何とも無神経な感じがして良い(ダンは悪くないが)。
「バカー」とビンタする北斗。
田口脚本にはビンタがやたら多い。
ゴルゴダ星、篠田三郎等。
これは当時の流行りに素直に影響を受けたのでしょう。

監督について。
岡村精監督はウルトラは初登板。
気合が入ってるらしく随所に凝ったカメラワークが目立った。
おそらく真船監督や実相寺監督を意識したものだろう。
しかしあまりにも画面をクルクル回すので少々やりすぎの嫌いも。
ちょっと見てて気持ち悪くなりそうになった。
しかしダンや少女のアップは表情がよく撮れてて良い。
次回も岡村監督で同じように少女をアップで撮っていたが、その辺りかなりこだわりがあるようだ。
ただ意味ありげな表情の割りにその意味がわからないまま終わってしまったのが残念。
まあ映像的な面白さだけで特に意味はないのかもしれないが。

また今回ダンの演技が格段に良くなった。
特に北斗に殴られた後の表情は良い。
まだセリフにたどたどしさが残るが、表情はだいぶ柔らかくなったと思う。
北斗の微笑みも良かった。
この場面音楽も良かったし、じっくりダンの表情を捉えたカメラワークも良かったので、なかなかに感動できるシーンに仕上がっている。

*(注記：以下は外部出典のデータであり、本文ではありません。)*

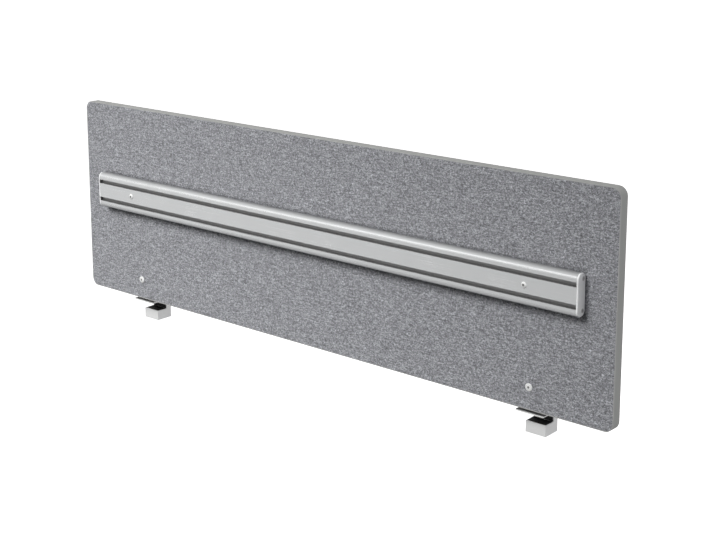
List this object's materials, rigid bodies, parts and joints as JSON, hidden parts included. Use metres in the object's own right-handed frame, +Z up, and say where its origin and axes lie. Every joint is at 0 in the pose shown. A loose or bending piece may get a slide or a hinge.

今回、山中が命の恩人と謝り、隊長もお咎め無しでハッピーエンド とストーリー的な粗さが目立つ。
個人的にはもう少し北斗のミスを掘り下げて欲しかった。
大体、ダンを自転車を取りに一緒に連れて行くのはまずかろう。
少女も母や姉を亡くした割りに淡々としてるし、そんな事故があったにも関わらず自転車を取りに行こうとするなんて何とも不自然な感じがする。
その辺り何のフォローもないから話が破綻してるように見えるのだろう。
前半と後半で話が変わってしまった本作。
やはり後から書き換えたのが正解ではないか。
出来れば元の脚本が見たいものである。